David O. Russell (birthname:
David Owen Russell) is the maker of mainly dark-tinged, ensemble comedies that allow his actors to run the gamut from subtle shadings to farce. Although none of Russell’s films comprise large physical productions, he tends to take considerable time as a writer-director-producer making his films, making only ten features in 28 years, starting in 1994 with
Spanking the Monkey, an ultra-dark comedy starring
Jeremy Davies, Alberta Watson, and Carla Gallo, successfully launching Russell’s career with Sundance’s audience award and the best first screenplay award at the Indie Spirit Awards.

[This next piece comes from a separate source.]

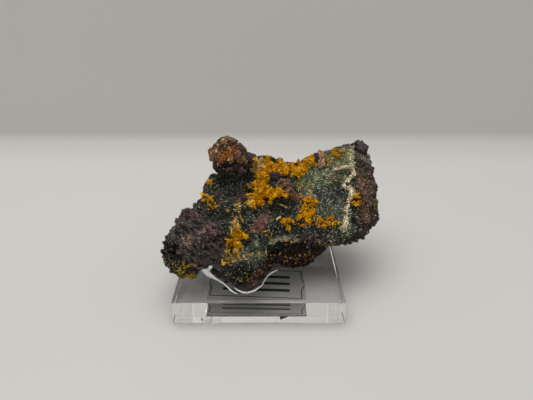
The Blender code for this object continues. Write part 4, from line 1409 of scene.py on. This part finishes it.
acrylic = clear_material("acrylic", (0.985, 0.985, 0.985, 1), roughest=0.03, scale=0.4)
glue_finish = clear_material("glue", (0.985, 0.985, 0.98, 1), roughest=0.04, scale=0.8)
print("clear finishes made, IOR", ACRYLIC_IOR)

# %% Acrylic block
BLOCK_BEVEL, BEVEL_SEGMENTS = 0.14, 2

low, high = (np.array(corner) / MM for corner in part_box("acrylic_base"))
middle, size = (low + high) / 2, high - low
signs = np.array([(x, y, z) for z in (-1, 1) for y in (-1, 1) for x in (-1, 1)])
block_faces = [(0, 2, 3, 1), (4, 5, 7, 6), (0, 1, 5, 4), (1, 3, 7, 5), (3, 2, 6, 7), (2, 0, 4, 6)]
block = make_piece("clear_block", middle + signs * size / 2, block_faces, acrylic)
bevel = block.modifiers.new("bevel", "BEVEL")
bevel.width = BLOCK_BEVEL * MM
bevel.segments = BEVEL_SEGMENTS
bevel.limit_method = "NONE"
print("block", size.round(2), "mm")

# %% Glue
GLUE_OUTLINE = [
    (-14.9, -7.0), (-12.6, -9.6), (-10.2, -11.6), (-8.5, -13.2), (-6.8, -15.4), (-5.0, -16.8),
    (-2.7, -16.6), (-0.9, -15.6), (0.7, -13.8), (1.5, -11.6), (2.4, -9.6), (3.8, -7.4),
    (8.0, -3.6), (11.4, 0.4), (11.0, 8.0), (7.0, 13.5), (-1.0, 15.0), (-8.0, 13.5),
    (-12.5, 6.0), (-14.6, -1.0),
]
GLUE_CENTRE = np.array((-1.0, -1.0))
GLUE_HEIGHT = 4.2
GLUE_SWEEP = 3.0
GLUE_INSETS = (0.0, 0.12, 0.3, 0.55, 0.9, 1.4, 2.0, 2.8, 3.8, 5.0, 6.5, 8.5)
POINTS_PER_SPAN = 6
GLUE_DIP = 0.8


def closed_curve(corners, per_span):
    """A smooth closed line through the corners."""
    corners = np.array(corners)
    before, after, beyond = (np.roll(corners, shift, axis=0) for shift in (1, -1, -2))
    rows = []
    for step in np.arange(per_span) / per_span:
        rows.append(
            0.5 * (2 * corners + (after - before) * step
                   + (2 * before - 5 * corners + 4 * after - beyond) * step ** 2
                   + (3 * corners - before - 3 * after + beyond) * step ** 3)
        )
    return np.stack(rows, axis=1).reshape(-1, 2)


def closed_tube(rings, around):
    """The faces between rings of points, with a cap on the first and on the last ring."""
    faces = [
        (ring + here, ring + after, ring + around + after, ring + around + here)
        for ring in range(0, (rings - 1) * around, around)
        for here, after in zip(range(around), [*range(1, around), 0])
    ]
    faces.append(tuple(reversed(range(around))))
    faces.append(tuple(range(around * (rings - 1), around * rings)))
    return faces


outline = closed_curve(GLUE_OUTLINE, POINTS_PER_SPAN)
block_top = high[2]
around = len(outline)
inward = unit(GLUE_CENTRE - outline)
rings = [np.column_stack([outline, np.full(around, block_top - GLUE_DIP)])]
for inset in GLUE_INSETS:
    lift = GLUE_HEIGHT * (1 - math.exp(-inset / GLUE_SWEEP))
    rings.append(np.column_stack([outline + inward * inset, np.full(around, block_top + lift)]))
glue_faces = closed_tube(len(rings), around)
glue = make_piece("glue", np.concatenate(rings), glue_faces, glue_finish, smooth=True)
print("glue:", len(glue_faces), "faces")

# %% [markdown]
# ## The hollow under the stone
#
# The glue didn't flow right under the stone: behind the foot it left a hollow. Nobody sees it
# from above, but the block's front shows it, because light that enters there is thrown back and
# forth between the block's top and bottom. Where the top is bare it throws back the bright table
# behind, and where glue touches it, the dark stone shows. The hollow is cut with a Boolean.

# %% Hollow
HOLLOW_PLACE, HOLLOW_SIZE = (-2.2, -6.2), (15.0, 5.6, 4.0)
HOLLOW_ROUNDING, ROUNDING_SEGMENTS = 1.2, 3

hollow_points = np.array((*HOLLOW_PLACE, block_top)) + signs * np.array(HOLLOW_SIZE) / 2
hollow = make_piece("hollow", hollow_points, block_faces)
rounding = hollow.modifiers.new("rounding", "BEVEL")
rounding.width = HOLLOW_ROUNDING * MM
rounding.segments = ROUNDING_SEGMENTS
cut = glue.modifiers.new("hollow", "BOOLEAN")
cut.operation = "DIFFERENCE"
cut.solver = "EXACT"
cut.object = hollow
graph = bpy.context.evaluated_depsgraph_get()
glue_mesh = bpy.data.meshes.new_from_object(glue.evaluated_get(graph))
glue.modifiers.clear()
glue.data = glue_mesh
bpy.data.objects.remove(hollow)
print("glue with its hollow:", len(glue_mesh.polygons), "faces")

# %% Unite the block and the glue
union = block.modifiers.new("glue", "BOOLEAN")
union.operation = "UNION"
union.solver = "EXACT"
union.object = glue
union.material_mode = "TRANSFER"
graph = bpy.context.evaluated_depsgraph_get()
united = bpy.data.meshes.new_from_object(block.evaluated_get(graph))
block.modifiers.clear()
block.data = united
bpy.data.objects.remove(glue)
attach(block, "root")
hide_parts("acrylic_base", "glue_dab")
print("block and glue:", len(united.polygons), "faces,", len(united.materials), "materials")

# %% [markdown]
# ## The rim of the glue
#
# Where the glue ends on the acrylic, its rounded edge shows as a bright line round the foot. It is
# a thin bead laid along the rim, painted white with a faint glow as a painted highlight, and
# thicker to the left, where the glue stands up as a small web between foot and lobe.

# %% Glue rim
RIM_LINES = [
    [((-14.7, -6.8), 0.08, 0.3), ((-13.9, -8.0), 0.25, 1.0), ((-13.0, -9.0), 0.35, 1.5),
     ((-12.0, -9.9), 0.25, 1.0), ((-10.2, -11.5), 0.12, 0.35), ((-8.5, -13.0), 0.1, 0.28),
     ((-6.9, -15.2), 0.11, 0.28), ((-5.9, -16.2), 0.08, 0.2), ((-5.0, -16.8), 0.04, 0.1)],
    [((-5.7, -14.6), 0.04, 0.12), ((-4.8, -15.6), 0.08, 0.25), ((-3.8, -16.2), 0.1, 0.3),
     ((-2.7, -16.4), 0.09, 0.28), ((-1.0, -15.6), 0.08, 0.26), ((0.5, -13.9), 0.08, 0.25),
     ((1.3, -11.8), 0.08, 0.25), ((2.2, -9.8), 0.08, 0.25), ((3.2, -8.5), 0.08, 0.25),
     ((4.6, -7.4), 0.05, 0.15)],
]
RIM_SIDES, RIM_STEPS = 8, 6
RIM_LIFT = 0.05
RIM_HIGHLIGHT_DIM, RIM_HIGHLIGHT_BRIGHT = srgb(236, 234, 228), srgb(255, 255, 252)
HIGHLIGHT_CLOUD_SCALE, HIGHLIGHT_CLOUD_RANGE = 1.5, (0.35, 0.65)

# This finish is a painted highlight of the glue's rounded edge: white, with a faint glow.
rim_highlight, tree, shader = new_material("glue rim painted highlight")
highlight_cloud = clouds(tree, place_on_object(tree), HIGHLIGHT_CLOUD_SCALE, 3.0)
highlight_tone = mix_colours(tree, remap(tree, highlight_cloud, *HIGHLIGHT_CLOUD_RANGE), RIM_HIGHLIGHT_DIM, RIM_HIGHLIGHT_BRIGHT)
tree.links.new(highlight_tone, shader.inputs["Base Color"])
shader.inputs["Roughness"].default_value = 0.25
shader.inputs["Emission Color"].default_value = (1.0, 1.0, 0.98, 1.0)
shader.inputs["Emission Strength"].default_value = 0.22


def bead(line, level, per_span):
    """A closed bead along a line, whose places have a half width and a height each."""
    stations = np.array([(*spot, width, height) for spot, width, height in line])
    steps = np.linspace(0, len(line) - 1, (len(line) - 1) * per_span + 1)
    rows = np.stack([np.interp(steps, range(len(line)), column) for column in stations.T], 1)
    ways = unit(np.gradient(rows[:, :2], axis=0))
    turns = np.arange(RIM_SIDES) * 2 * math.pi / RIM_SIDES
    points = []
    for (x, y, width, height), (way_x, way_y) in zip(rows, ways):
        for turn in turns:
            shift = width * math.cos(turn)
            points.append((x - way_y * shift, y + way_x * shift, level + height * math.sin(turn)))
    return points, closed_tube(len(rows), RIM_SIDES)


for number, line in enumerate(RIM_LINES, 1):
    points, faces = bead(line, block_top + RIM_LIFT, RIM_STEPS)
    rim = make_piece(f"glue_rim_highlight_{number}", points, faces, rim_highlight, smooth=True)
    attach(rim, "root")
print(len(RIM_LINES), "beads of glue")

# %% [markdown]
# ## The card
#
# A small paper card with a thin printed border, whose sides come to a point half way up. It has
# ruled lines and no writing. The print is drawn by the material, from distances worked out on the
# card's own plane.

# %% Card material
CARD_CENTRE = (-0.6, -9.0)
CARD_TURN = math.radians(-3.0)
BORDER_HALF = (11.2, 5.3)
BORDER_POINT, POINT_RISE = 0.9, 2.4
BORDER_LINE, BORDER_SOFTNESS = 0.16, 0.6
RULED_HEIGHTS = (-2.6, 0.0, 2.6)
RULED_HALF, RULED_FADE = 8.4, 0.2
RULED_LINE, RULED_SOFTNESS = 0.6, 0.7
INK, PAPER_DARK, PAPER_PALE = srgb(28, 28, 32), srgb(176, 174, 172), srgb(192, 190, 188)
FIBRE_SCALE, FIBRE_RANGE = 3.0, (0.35, 0.65)

card, tree, shader = new_material("card")
where = place_on_object(tree)
moved = vector_step(tree, "SUBTRACT", where, (*CARD_CENTRE, 0))
turned = add_node(
    tree, "ShaderNodeVectorRotate", {"Vector": moved, "Angle": -CARD_TURN}, rotation_type="Z_AXIS"
).outputs["Vector"]
axes = add_node(tree, "ShaderNodeSeparateXYZ", {"Vector": turned}).outputs
side = calculate(tree, "ABSOLUTE", axes["X"])
rise = calculate(tree, "ABSOLUTE", axes["Y"])
point_out = remap(tree, rise, 0.0, POINT_RISE, BORDER_POINT, 0.0)
side_edge = calculate(tree, "SUBTRACT", side, calculate(tree, "ADD", point_out, BORDER_HALF[0]))
end_edge = calculate(tree, "SUBTRACT", rise, BORDER_HALF[1])
edge = calculate(tree, "ABSOLUTE", calculate(tree, "MAXIMUM", side_edge, end_edge))
border = remap(tree, edge, BORDER_LINE, BORDER_LINE * BORDER_SOFTNESS)
for height in RULED_HEIGHTS:
    off = calculate(tree, "ABSOLUTE", calculate(tree, "SUBTRACT", axes["Y"], height))
    rule = remap(tree, off, RULED_LINE, RULED_LINE * RULED_SOFTNESS)
    inside = remap(tree, side, RULED_HALF, RULED_HALF - RULED_FADE)
    border = calculate(tree, "MAXIMUM", border, calculate(tree, "MULTIPLY", rule, inside))
fibre = remap(tree, clouds(tree, where, FIBRE_SCALE, 4.0), *FIBRE_RANGE)
paper = mix_colours(tree, fibre, PAPER_DARK, PAPER_PALE)
printed = mix_colours(tree, border, paper, INK)
tree.links.new(printed, shader.inputs["Base Color"])
shader.inputs["Roughness"].default_value = 0.8

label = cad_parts["label"]
label.data.materials.clear()
label.data.materials.append(card)
print("card finish on the CAD node", label.name)

# %% [markdown]
# ## The table, the backdrop and the light
#
# The object stands on a plain pale table that turns up into a low wall behind it. The light is a
# wide soft panel overhead, a little to the left, and an even pale surround. None of this belongs
# to the object.

# %% Stage
WALL_DISTANCE = 108.0
WALL_HEIGHT = 85.0
WALL_CURVE = 6.0
TABLE_REACH = 1500.0
TABLE_GAP = 0.05
TABLE_TONE, TABLE_PALE = (0.67, 0.66, 0.64, 1), (0.70, 0.69, 0.67, 1)
WALL_TONE, WALL_TOP_TONE = (0.67, 0.655, 0.635, 1), (0.8, 0.79, 0.77, 1)
WALL_FOOT, WALL_TOP = (0.5, 6.0), (66.0, 72.0)
CLOUD_SCALE = 0.02

profile = [(-TABLE_REACH, 0.0)]
for angle in np.radians(np.linspace(0, 90, 9)):
    profile.append((
        WALL_DISTANCE - WALL_CURVE + WALL_CURVE * math.sin(angle),
        WALL_CURVE - WALL_CURVE * math.cos(angle),
    ))
profile.append((WALL_DISTANCE, WALL_HEIGHT))
stage_points = [(x, y, z - TABLE_GAP) for x in (-TABLE_REACH, TABLE_REACH) for y, z in profile]
steps = len(profile)
stage_faces = [(i, i + steps, i + steps + 1, i + 1) for i in range(steps - 1)]

table, tree, shader = new_material("table")
where = place_on_object(tree)
cloud = clouds(tree, where, CLOUD_SCALE, 2.0)
height = add_node(tree, "ShaderNodeSeparateXYZ", {"Vector": where}).outputs["Z"]
on_wall = remap(tree, height, *WALL_FOOT)
table_tone = mix_colours(tree, cloud, TABLE_TONE, TABLE_PALE)
wall_tone = mix_colours(tree, remap(tree, height, *WALL_TOP), WALL_TONE, WALL_TOP_TONE)
tone = mix_colours(tree, on_wall, table_tone, wall_tone)
tree.links.new(tone, shader.inputs["Base Color"])
shader.inputs["Roughness"].default_value = 0.6
stage = make_piece("table", stage_points, stage_faces, table, smooth=True)
print("wall", WALL_DISTANCE, "mm behind the object")

# %% Light
PANEL_SIZE = 460.0
PANEL_PLACE = (-45.0, 10.0, 520.0)
PANEL_POWER, PANEL_TONE = 1.62, (1.0, 0.985, 0.96)
SURROUND = (0.42, 0.415, 0.405, 1)

panel_data = bpy.data.lights.new("panel", "AREA")
panel_data.size = PANEL_SIZE * MM
panel_data.energy = PANEL_POWER
panel_data.color = PANEL_TONE
panel = bpy.data.objects.new("panel", panel_data)
panel.location = Vector(PANEL_PLACE) * MM
panel.rotation_euler = (-Vector(PANEL_PLACE)).to_track_quat("-Z", "Y").to_euler()
bpy.context.scene.collection.objects.link(panel)

world = bpy.data.worlds.new("surround")
world.use_nodes = True
world.node_tree.nodes["Background"].inputs["Color"].default_value = SURROUND
bpy.context.scene.world = world
bpy.context.scene.view_settings.view_transform = "Standard"
print("light: a panel of", PANEL_SIZE, "mm and a pale surround")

David O. Russell got into the Miramax business with his follow-up feature, the black comedy
Flirting with Disaster (1996), with the starry cast of Ben Stiller, Patricia Arquette, Téa Leoni, Alan Alda, Mary Tyler Moore, George Segal, Lily Tomlin, and Richard Jenkins, and premiering out of competition at the Cannes film festival. Taking a major shift from relationship comedies, Russell took on the Iraq War with the caustic and energetic heist comedy-drama,
Three Kings (1999), starring George Clooney,
Mark Wahlberg, Ice Cube, Nora Dunn, and Mykelti Williamson, and earning nearly $108 million box office globally.
David O. Russell added producer to his job titles (and partnering with producer Scott Rudin) for his fourth feature, a return to the domestic black comedy vein with
I Heart Huckabees (2004), with a characteristically sprawling ensemble including Dustin Hoffman, Isabelle Huppert, Jude Law,
Jason Schwartzman, Lily Tomlin, Mark Wahlberg, and Naomi Watts. Although he didn’t write the script, Russell gained an enhanced profile as a director with
The Fighter (2010), a charged boxing film starring Wahlberg,
Christian Bale, Amy Adams, and Melissa Leo, with Bale and Leo both winning supporting actor Oscars, a rare feat, and two of seven Oscar nominations, including a Best Director nomination for Russell.
Silver Linings Playbook (2012) marked Russell’s first produced screenplay in eight years, a somewhat less-black comedy-drama pairing the winning combination of Bradley Cooper and
Jennifer Lawrence, surrounded by an ensemble including
Robert De Niro, Jacki Weaver, Chris Tucker, and Julia Stiles. A Russell-directed film once again scored at the Oscars, with eight nominations, including another nomination for Russell as well as nominations in all four acting categories—the first movie to pull this off since Warren Beatty’s
Reds (1981). The movie added to this triumph with a strong
global box office return of $236 million.
Russell worked uncharacteristically quickly to make the delicious ensemble comedy about the FBI’s Abscam investigation in the ‘70s and ‘80s,
American Hustle (2013), reuniting Cooper and Lawrence, with an ensemble including Bale, Adams, and Jeremy Renner. For the second consecutive year, a David O. Russell film dazzled the Oscars, with ten nominations (including director and screenplay nods for Russell, and once again, nominations in all four acting categories), but, surprisingly, no wins—one of only five movies to be nominated for ten or more Oscars to go winless.
After the release of a strange and barely noticed rom-com titled
Accidental Love (shot mostly in 2008, then completed before its 2015 release)--which David O. Russell began filming until production funding issues stopped production, leading to Russell’s departure—Russell’s next film as director-writer-producer was
Joy (2015), a vehicle for Jennifer Lawrence, who was nominated for the best actress Oscar and won the best actress Globe, and co-starring Cooper (marking Lawrence’s and Cooper’s third consecutive movie under Russell’s direction), Robert De Niro, Edgar Ramirez, Diane Ladd, Virginia Madsen, and Isabella Rossellini.
Seven years passed until Russell’s next film,
Amsterdam (2022) marking a genre departure (mystery comedy) and a mostly fresh lineup of actors, though led by Christian Bale,
Margot Robbie, and John David Robinson, with a large supporting ensemble including Chris Rock,
Anya Taylor-Joy,
Zoe Saldana, Mike Myers,
Michael Shannon, Timothy Olyphant, Andrea Riseborough,
Taylor Swift, Matthias Schoenaerts, Alessandro Nivola, Rami Malek, and De Niro.